## EXERCISE GOAL
Reproduce exactly the final portion of the data: every line from the one containing "for i, (x, y, wide, tall)" through the last line, inclusive.

## AVAILABLE DATA

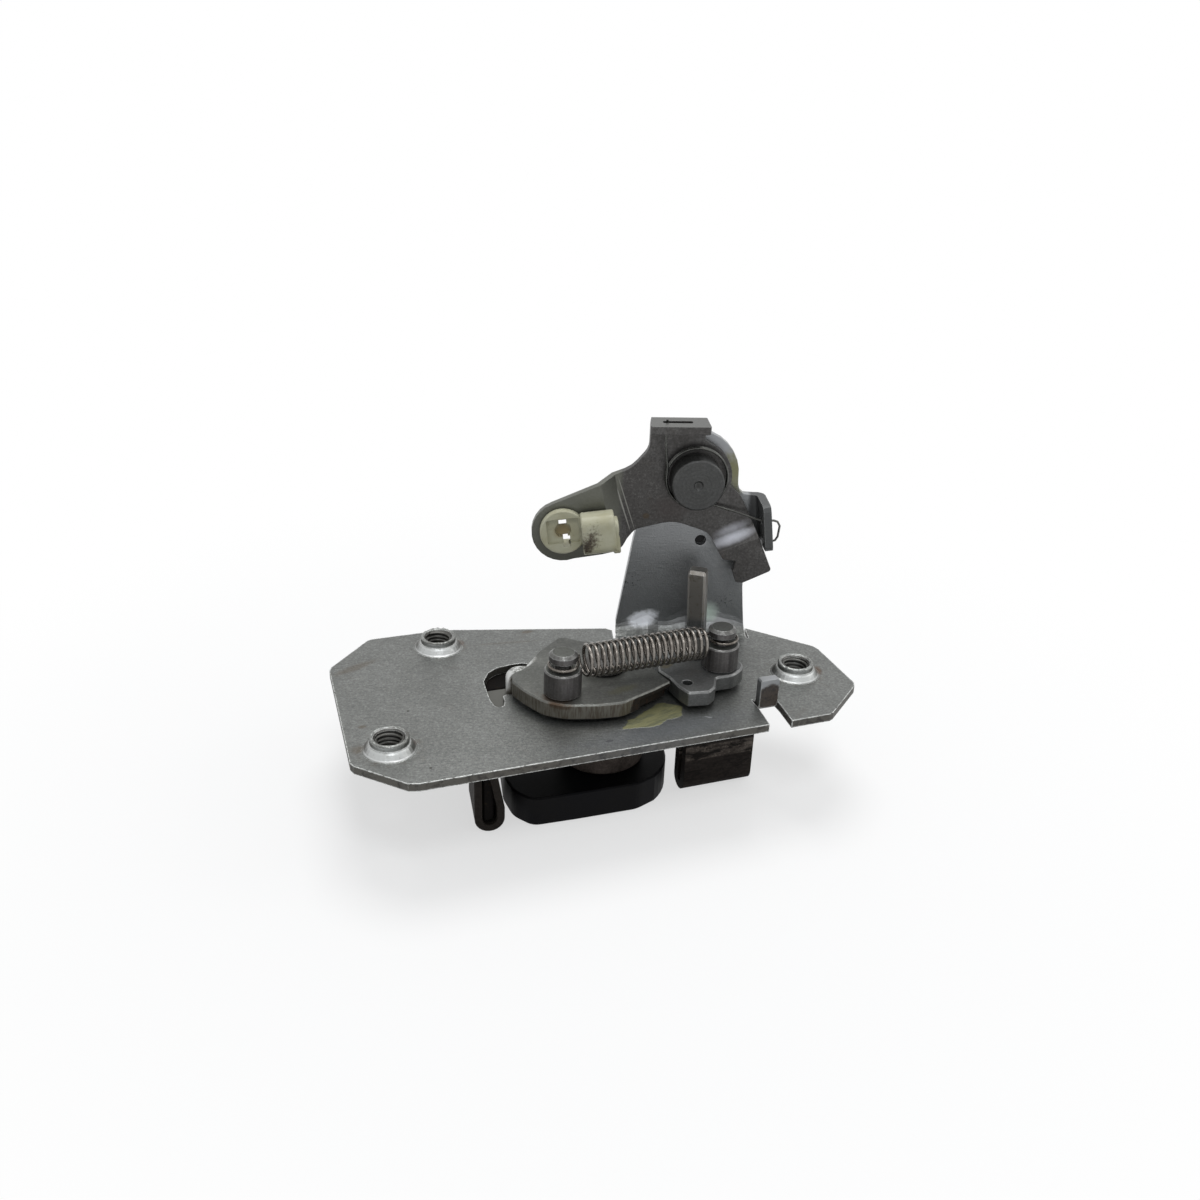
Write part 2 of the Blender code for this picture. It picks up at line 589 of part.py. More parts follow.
# Pawl
pawl_line = [(17.4, -13.4, 1.2), (18.9, -18.2), (19.5, -24.05), (20.8, -28.3, 0.8), (27.1, -29.3, 1.5),
             (29.7, -27.4, 1.2), (32.5, -22.2, 1.5), (38.0, -22.4, 4.5), (44.1, -18.5, 5.5), (43.2, -8.0, 3.0),
             (43.4, 6.0, 2.0), (36.2, 8.0, 2.0), (34.5, 3.0, 4.0), (24.5, 1.6, 6.0), (23.2, -8.5, 4.0),
             (18.2, -10.6, 1.2)]
pawl = add("pawl", prism(rounded(pawl_line), CAM_LOW, CAM_TOP, chamfer=0.5), ZINC)
# Lug bent up from the back arm
turned = at(LUG[0], LUG[1]) @ Matrix.Rotation(math.radians(LUG_TURN), 4, "Z")
half = LUG_SIDE / 2
lug_side = [(-9.0, CAM_LOW + 0.1), (-1.5, CAM_LOW + 0.1), (1.0, CAM_LOW + 0.8), (2.2, CAM_LOW + 2.2),
            (half, CAM_LOW + 4.6), (half, LUG_TOP - 1.0), (half - 1.0, LUG_TOP), (-half + 1.0, LUG_TOP),
            (-half, LUG_TOP - 1.0), (-half, CAM_TOP + 1.4), (-half - 0.5, CAM_TOP + 0.3),
            (-half - 1.5, CAM_TOP - 0.1), (-9.0, CAM_TOP - 0.1)]
lug = prism(lug_side, -half, half, turned @ Matrix(((0, 0, 1, 0), (1, 0, 0, 0), (0, 1, 0, 0), (0, 0, 0, 1))), chamfer=0.6)
for v in lug.verts:
    v.co.x -= LUG_LEAN * max(0.0, v.co.z - CAM_TOP)
join(pawl, add("pawl_lug", lug, cutter=True), "UNION")
pin_cut = prism(ring(PAWL, PAWL_PIN_R + GAP, count=24), PLATE_TOP - 2, CAM_TOP + 2)
join(pawl, add("pawl_bore_cut", pin_cut, cutter=True), "DIFFERENCE")
hole_cut = prism(ring((22.8, -22.65), 1.6, count=20), PLATE_TOP - 2, CAM_TOP + 2)
join(pawl, add("pawl_hole_cut_top", hole_cut, cutter=True), "DIFFERENCE")
foot = under - GUIDE_SHEET - GAP
rivet = lathe([(0, foot - 2.2), (4.6, foot - 2.2), (5.6, foot - 1.2), (5.6, foot), (PAWL_PIN_R, foot), (PAWL_PIN_R, CAM_TOP + GAP),
               (5.4, CAM_TOP + GAP), (5.4, CAM_TOP + 1.4), (4.4, CAM_TOP + 2.3), (0, CAM_TOP + 2.3)], 28, at(*PAWL))
add("pawl_rivet", rivet, BRIGHT)
pawl_washer = lathe([(PAWL_PIN_R + GAP, PLATE_TOP + GAP), (6.6, PLATE_TOP + GAP), (6.6, CAM_LOW - GAP),
                     (PAWL_PIN_R + GAP, CAM_LOW - GAP)], 28, at(*PAWL))
add("pawl_washer", pawl_washer, BRIGHT)


# Tension spring between the posts
def tension_path():
    a = Vector((*LEFT_POST, HOOK_Z))
    b = Vector((*RIGHT_POST, HOOK_Z))
    along = (b - a).normalized()
    side = Vector((-along.y, along.x, 0))
    high = Vector((0, 0, 1))
    span = (b - a).length
    eye = EYE_INNER + WIRE_R
    clear = POST_R + WIRE_R + 0.35
    # The right eye stands off its neck on the side that the pawl swings it to
    shift = Vector((0.84, 0.54, 0))
    path = []
    for k in range(17):
        t = math.radians(60 + 285 * (1 - k / 16) - 60)
        path.append(a + along * eye * math.cos(t + math.radians(75)) + side * eye * math.sin(t + math.radians(75)))
    count = COIL_TURNS * 10
    for k in range(count + 1):
        t = 2 * math.pi * k / 10
        grow = min(1.0, 0.82 + 0.03 * k, 0.82 + 0.03 * (count - k))
        r = COIL_R * grow
        path.append(a + along * (clear + (span - 2 * clear) * k / count) + side * r * math.cos(t) - high * r * math.sin(t))
    for k in range(17):
        t = math.radians(105 - 285 * k / 16)
        path.append(b + shift + along * eye * math.cos(t) + side * eye * math.sin(t))
    return path


spring = add("tension_spring", tube(tension_path(), WIRE_R), BRIGHT, origin=(*RIGHT_POST, HOOK_Z))


# Release lever: a cut sheet, then its bends
def lever_mesh():
    """The sheet's front face, with x and z measured from the axle."""
    front = LEVER_BACK - LEVER_SHEET
    eye = [tuple(p) for p in ring((EYE[0] - AXLE_S, EYE[1] - AXLE_Z), EYE_R, 112, 292, 14)]
    head = [tuple(p) for p in ring((0, 0), 11.6, -12, 60, 6)]
    outline = rounded([
        (-14.6, FLANGE_Z), (-14.6, 9.1, 5.0), (-19.5, 3.1, 10.0), *eye,
        (-28.5, -24.3, 4.0), (-21.9, -22.7, 2.0), (-17.9, -17.3, 4.0), (-6.0, -14.3, 12.0), (5.5, -18.3, 6.0),
        (10.1, -25.9, 1.5), (14.3, -26.4, 0.6), (13.5, -30.1, 0.5), (14.8, -33.7, 0.5), (17.1, -34.0, 0.8),
        (26.0, -29.7, 1.0), (19.7, -15.3, 1.5), (15.1, -6.3, 4.0), *head, (2.4, 12.1), (2.2, FLANGE_Z),
    ])
    bm = bmesh.new()
    bm.faces.new([bm.verts.new((p.x, front, p.y)) for p in outline])

    def split(p, q):
        along = Vector((q[0] - p[0], 0, q[1] - p[1]))
        normal = along.cross(Vector((0, 1, 0))).normalized()
        everything = bm.verts[:] + bm.edges[:] + bm.faces[:]
        bmesh.ops.bisect_plane(bm, geom=everything, dist=1e-5, plane_co=(p[0], 0, p[1]), plane_no=normal)
        return Vector((p[0], 0, p[1])), normal

    arm_first = split((-24.9, 0.6), (-20.1, -20.8))
    arm_last = split((-29.5, -1.3), (-24.7, -22.7))
    tongue_first = split((6.7, -20.7), (19.9, -15.3))
    tongue_last = split((7.96, -23.75), (21.16, -18.35))

    def share(first, last, p):
        """0 before the first bend line and 1 past the last, for the point p."""
        flat = Vector((p.x, 0, p.z))
        side = 1.0 if (last[0] - first[0]).dot(first[1]) > 0 else -1.0
        whole = abs((last[0] - first[0]).dot(first[1]))
        return max(0.0, min(1.0, (flat - first[0]).dot(first[1]) * side / whole))

    for v in bm.verts:
        arm = share(arm_first, arm_last, v.co)
        tongue = share(tongue_first, tongue_last, v.co)
        v.co.y -= ARM_STEP * arm + TONGUE_STEP * tongue
    # Top flange folded toward the front
    bm.verts.ensure_lookup_table()
    ends = sorted((v for v in bm.verts if abs(v.co.z - FLANGE_Z) < 1e-4), key=lambda v: v.co.x)
    row = [ends[0], ends[-1]]
    turn = 1.4
    for k in range(1, 4):
        a = math.radians(30 * k)
        out, rise = front - turn * (1 - math.cos(a)), FLANGE_Z + turn * math.sin(a)
        new = [bm.verts.new((v.co.x, out, rise)) for v in ends[:1] + ends[-1:]]
        bm.faces.new((row[0], row[1], new[1], new[0]))
        row = new
    z = FLANGE_Z + turn
    tip = [bm.verts.new(c) for c in ((2.2, -15.3, z), (1.8, -15.8, z), (-15.4, -15.8, z), (-15.8, -15.3, z))]
    bm.faces.new((row[0], row[1], *tip))
    bmesh.ops.recalc_face_normals(bm, faces=bm.faces)
    big = max(bm.faces, key=lambda f: f.calc_area())
    if big.normal.y > 0:
        bmesh.ops.reverse_faces(bm, faces=bm.faces)
    return bm


axle = up(AXLE_S, LEVER_BACK, AXLE_Z)
lever_bm = lever_mesh()
lever_bm.transform(Matrix.Scale(MM, 4) @ at(*-axle) @ UPRIGHT @ at(AXLE_S, 0, AXLE_Z))
lever_data = bpy.data.meshes.new("release_lever")
lever_bm.to_mesh(lever_data)
lever_bm.free()
lever = bpy.data.objects.new("release_lever", lever_data)
lever.location = axle * MM
lever.parent = root
bpy.context.scene.collection.objects.link(lever)
lever_data.materials.append(colour_of("release_lever", *DARK))
sheet = lever.modifiers.new("sheet", "SOLIDIFY")
sheet.thickness = LEVER_SHEET * MM
sheet.offset = -1.0
sheet.use_even_offset = True
lever_bore = prism(ring((AXLE_S, AXLE_Z), 4.0 + GAP, count=28), 1, 8, FACING)
join(lever, add("lever_bore_cut", lever_bore, cutter=True), "DIFFERENCE")
eye_cut = prism(ring(CLIP_AT, 5.6, count=32), 4, 14, FACING)
join(lever, add("lever_eye_cut", eye_cut, cutter=True), "DIFFERENCE")
slot_line = rounded([(-11.8, -12.0, 0.6), (-11.8, -9.8, 0.6), (-2.8, -9.8, 0.6), (-2.8, -12.0, 0.6)])
flange_slot = prism(slot_line, FLANGE_Z - 3, FLANGE_Z + 9, UPRIGHT @ at(AXLE_S, 0, AXLE_Z))
join(lever, add("flange_slot_cut", flange_slot, cutter=True), "DIFFERENCE")

# Lever rivet with its drum, and the washer behind the lever
FACE = FACING @ at(AXLE_S, AXLE_Z)
drum_back = -(LEVER_BACK - LEVER_SHEET - GAP)
rivet_line = [(0, -2.4), (5.2, -2.4), (6.2, -1.4), (6.2, -GAP), (4.0, -GAP), (4.0, drum_back), (DRUM_R, drum_back),
              (DRUM_R, -DRUM_FRONT - 0.4), (DRUM_R - 0.4, -DRUM_FRONT), (1.6, -DRUM_FRONT), (1.1, -DRUM_FRONT - 0.5),
              (0, -DRUM_FRONT - 0.5)]
add("lever_rivet", lathe(rivet_line, 40, FACE), DARK)


# Torsion spring round the drum
def torsion_path():
    """The wire's line; its points are measured from the axle."""
    points = [(25.4, -8.6, -19.9), (26.4, -8.6, -19.6), (27.1, -8.6, -18.3), (27.4, -8.6, -14.7), (26.6, -8.6, -13.3),
              (25.4, -8.6, -12.9), (22.1, -8.6, -12.9), (19.9, -8.3, -12.6), (12.5, -7.1, -10.3), (6.0, -6.3, -8.3)]
    turns = 2.29
    first = -74.0
    for k in range(int(turns * 18) + 1):
        a = math.radians(first - 20 * k)
        off = -6.2 - 2.4 * k / (turns * 18)
        points.append((0.2 + TORSION_R * math.cos(a), off, 0.75 + TORSION_R * math.sin(a)))
    points += [(-9.3, -8.9, 4.7), (-10.2, -9.6, 10.7), (-10.5, -10.9, 15.2), (-10.5, -10.9, 18.7), (-10.5, -10.9, 20.3)]
    return [up(AXLE_S + s, off, AXLE_Z + z) for s, off, z in points]


add("torsion_spring", tube(torsion_path(), TORSION_WIRE_R), BRIGHT, origin=tuple(axle))


# Rod clip: a stem snapped through the lever's eye, a disc with a pocket in it, and a barrel for the rod
def clip():
    arm_front = -(LEVER_BACK - LEVER_SHEET - ARM_STEP)
    arm_back = -(LEVER_BACK - ARM_STEP)
    tilt = math.radians(7.0)
    place = FACING @ at(*CLIP_AT) @ Matrix.Rotation(tilt, 4, "Z")
    disc = lathe([(0, arm_back - 1.5), (5.0, arm_back - 1.5), (6.1, arm_back - 0.9), (6.1, arm_back - GAP),
                  (5.2, arm_back - GAP), (5.2, arm_front + GAP), (CLIP_R, arm_front + GAP),
                  (CLIP_R, arm_front + 2.2), (CLIP_R - 0.4, arm_front + 2.6), (0, arm_front + 2.6)], 36, place)
    obj = add("rod_clip", disc, CREAM, origin=tuple(FACING @ Vector((*CLIP_AT, arm_front))))
    low, high = arm_front + 1.0, arm_front + 8.4
    side = rounded([(-6.7, low, 1.0), (5.7, low, 1.0), (5.7, high, 3.0), (-6.7, high, 3.0)])
    turn_up = Matrix(((0, 0, 1, 0), (1, 0, 0, 0), (0, 1, 0, 0), (0, 0, 0, 1)))
    barrel = prism(side, 5.6, 15.9, place @ turn_up, chamfer=0.4)
    join(obj, add("clip_barrel", barrel, cutter=True), "UNION")
    lip_side = rounded([(-7.3, low + 0.6, 1.0), (3.6, low + 0.6, 1.0), (3.6, high - 0.8, 2.0), (-7.3, high - 0.8, 2.0)])
    lip = prism(lip_side, 14.8, 17.0, place @ turn_up, chamfer=0.3)
    join(obj, add("clip_lip", lip, cutter=True), "UNION")
    pocket = prism(rounded([(-4.9, -3.6, 0.5), (5.0, -3.6, 0.5), (5.0, 4.4, 0.5), (-4.9, 4.4, 0.5)]),
                   arm_front + 1.3, arm_front + 12, place)
    join(obj, add("clip_pocket_cut", pocket, cutter=True), "DIFFERENCE")
    socket = prism(ring((0.0, 0.4), 2.5, count=24), arm_front - 0.3, arm_front + 12, place)
    join(obj, add("clip_socket_cut", socket, cutter=True), "DIFFERENCE")
    hollow = prism(ring((0.0, 0.0), 3.9, count=24), arm_back - 4, arm_front - 1.1, place)
    join(obj, add("clip_hollow_cut", hollow, cutter=True), "DIFFERENCE")
    for i, (x, y, wide, tall) in enumerate(((0.1, 2.7, 1.2, 1.1), (0.9, -3.3, 1.1, 1.6))):
        window = prism([(x - wide, y - tall), (x + wide, y - tall), (x + wide, y + tall), (x - wide, y + tall)], -4, 20, place)
        join(obj, add(f"clip_window_cut_{i}", window, cutter=True), "DIFFERENCE")
    channel = prism(ring((-0.5, low + 3.9), 2.6, count=24), 3.0, 24.0, place @ turn_up)
    join(obj, add("clip_channel_cut", channel, cutter=True), "DIFFERENCE")


clip()
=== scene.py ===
"""Looks for the tailgate lock: finishes, springs, threads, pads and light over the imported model."""

import math

import bmesh
import bpy
from mathutils import Matrix, Vector, noise


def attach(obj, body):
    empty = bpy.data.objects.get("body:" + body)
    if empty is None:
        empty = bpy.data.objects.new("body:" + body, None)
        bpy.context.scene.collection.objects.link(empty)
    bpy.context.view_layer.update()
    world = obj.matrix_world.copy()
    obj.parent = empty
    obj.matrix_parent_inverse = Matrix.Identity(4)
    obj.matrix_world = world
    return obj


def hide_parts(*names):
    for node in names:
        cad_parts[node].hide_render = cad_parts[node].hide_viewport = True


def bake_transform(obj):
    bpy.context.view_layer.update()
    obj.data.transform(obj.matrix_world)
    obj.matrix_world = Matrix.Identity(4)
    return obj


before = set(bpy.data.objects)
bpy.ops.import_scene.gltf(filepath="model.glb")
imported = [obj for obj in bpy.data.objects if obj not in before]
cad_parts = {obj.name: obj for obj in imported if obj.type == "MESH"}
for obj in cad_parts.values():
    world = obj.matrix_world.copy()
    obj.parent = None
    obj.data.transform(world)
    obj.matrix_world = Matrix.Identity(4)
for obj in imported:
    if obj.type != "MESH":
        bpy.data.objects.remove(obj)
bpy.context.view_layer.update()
MM = 0.001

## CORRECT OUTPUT
    for i, (x, y, wide, tall) in enumerate(((0.1, 2.7, 1.2, 1.1), (0.9, -3.3, 1.1, 1.6))):
        window = prism([(x - wide, y - tall), (x + wide, y - tall), (x + wide, y + tall), (x - wide, y + tall)], -4, 20, place)
        join(obj, add(f"clip_window_cut_{i}", window, cutter=True), "DIFFERENCE")
    channel = prism(ring((-0.5, low + 3.9), 2.6, count=24), 3.0, 24.0, place @ turn_up)
    join(obj, add("clip_channel_cut", channel, cutter=True), "DIFFERENCE")


clip()
=== scene.py ===
"""Looks for the tailgate lock: finishes, springs, threads, pads and light over the imported model."""

import math

import bmesh
import bpy
from mathutils import Matrix, Vector, noise


def attach(obj, body):
    empty = bpy.data.objects.get("body:" + body)
    if empty is None:
        empty = bpy.data.objects.new("body:" + body, None)
        bpy.context.scene.collection.objects.link(empty)
    bpy.context.view_layer.update()
    world = obj.matrix_world.copy()
    obj.parent = empty
    obj.matrix_parent_inverse = Matrix.Identity(4)
    obj.matrix_world = world
    return obj


def hide_parts(*names):
    for node in names:
        cad_parts[node].hide_render = cad_parts[node].hide_viewport = True


def bake_transform(obj):
    bpy.context.view_layer.update()
    obj.data.transform(obj.matrix_world)
    obj.matrix_world = Matrix.Identity(4)
    return obj


before = set(bpy.data.objects)
bpy.ops.import_scene.gltf(filepath="model.glb")
imported = [obj for obj in bpy.data.objects if obj not in before]
cad_parts = {obj.name: obj for obj in imported if obj.type == "MESH"}
for obj in cad_parts.values():
    world = obj.matrix_world.copy()
    obj.parent = None
    obj.data.transform(world)
    obj.matrix_world = Matrix.Identity(4)
for obj in imported:
    if obj.type != "MESH":
        bpy.data.objects.remove(obj)
bpy.context.view_layer.update()
MM = 0.001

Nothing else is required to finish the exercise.